▶ [Brief] Print the data exactly as it is given, please.

▶ [Material]
##########
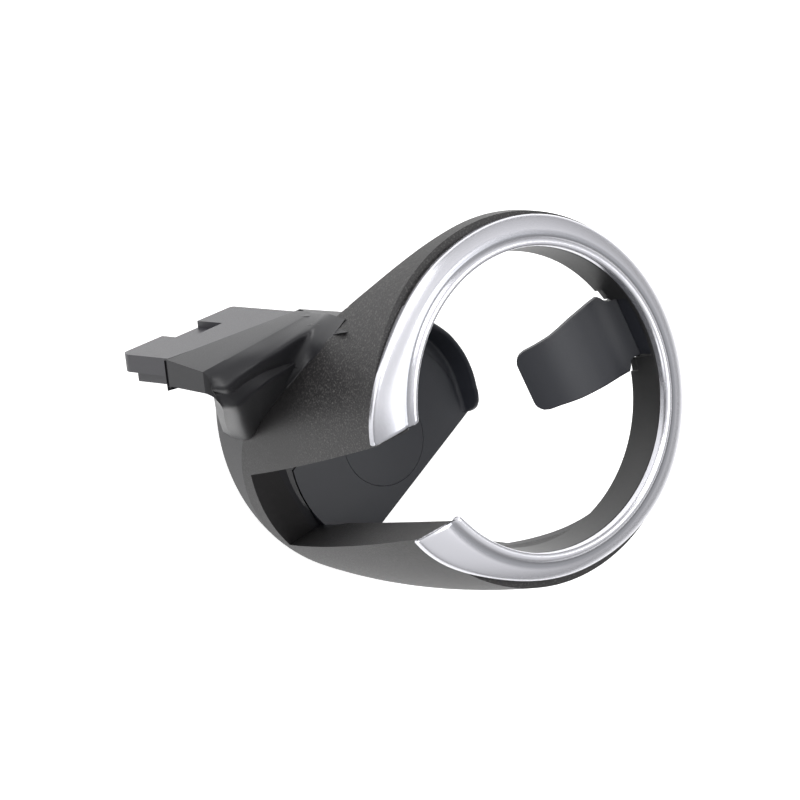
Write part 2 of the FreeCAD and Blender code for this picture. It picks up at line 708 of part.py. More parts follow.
# The neck and its gusset are one form. It runs from the blade's near side to an upright section
# inside the spine's wall, on a chord between two azimuths, and its upper face is hollow.
ACROSS_PLUG = FreeCAD.Rotation(FreeCAD.Vector(1, 1, 1), 120)
CHORD_NEAR = FreeCAD.Vector(size("GussetNearX"), size("GussetNearY"), 0)
CHORD_FAR = FreeCAD.Vector(size("GussetFarX"), size("GussetFarY"), 0)
CHORD_ANGLE = math.degrees(math.atan2(CHORD_FAR.y - CHORD_NEAR.y, CHORD_FAR.x - CHORD_NEAR.x))
CHORD_PLACE = turned(CHORD_ANGLE, CHORD_NEAR).multiply(UPRIGHT)


def across_plug(name, across, corners, arcs):
    """An outline in a plane across the blade, drawn by height out of its face and place along it."""
    place = PLUG.multiply(FreeCAD.Placement(FreeCAD.Vector(across, 0, 0), ACROSS_PLUG))
    return tool_sketch(name, [(str(out), str(along)) for out, along in corners], arcs, place)


def on_chord(name, corners, arcs):
    return tool_sketch(name, [(str(along), str(height)) for along, height in corners], arcs, CHORD_PLACE)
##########
▶ [Solved problem]
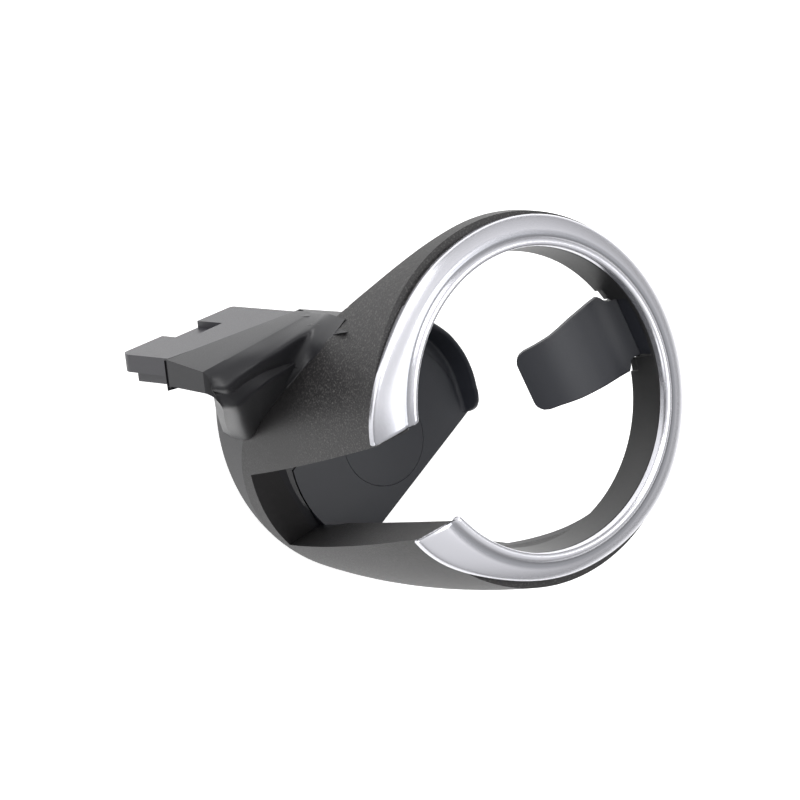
Write part 2 of the FreeCAD and Blender code for this picture. It picks up at line 708 of part.py. More parts follow.
# The neck and its gusset are one form. It runs from the blade's near side to an upright section
# inside the spine's wall, on a chord between two azimuths, and its upper face is hollow.
ACROSS_PLUG = FreeCAD.Rotation(FreeCAD.Vector(1, 1, 1), 120)
CHORD_NEAR = FreeCAD.Vector(size("GussetNearX"), size("GussetNearY"), 0)
CHORD_FAR = FreeCAD.Vector(size("GussetFarX"), size("GussetFarY"), 0)
CHORD_ANGLE = math.degrees(math.atan2(CHORD_FAR.y - CHORD_NEAR.y, CHORD_FAR.x - CHORD_NEAR.x))
CHORD_PLACE = turned(CHORD_ANGLE, CHORD_NEAR).multiply(UPRIGHT)


def across_plug(name, across, corners, arcs):
    """An outline in a plane across the blade, drawn by height out of its face and place along it."""
    place = PLUG.multiply(FreeCAD.Placement(FreeCAD.Vector(across, 0, 0), ACROSS_PLUG))
    return tool_sketch(name, [(str(out), str(along)) for out, along in corners], arcs, place)


def on_chord(name, corners, arcs):
    return tool_sketch(name, [(str(along), str(height)) for along, height in corners], arcs, CHORD_PLACE)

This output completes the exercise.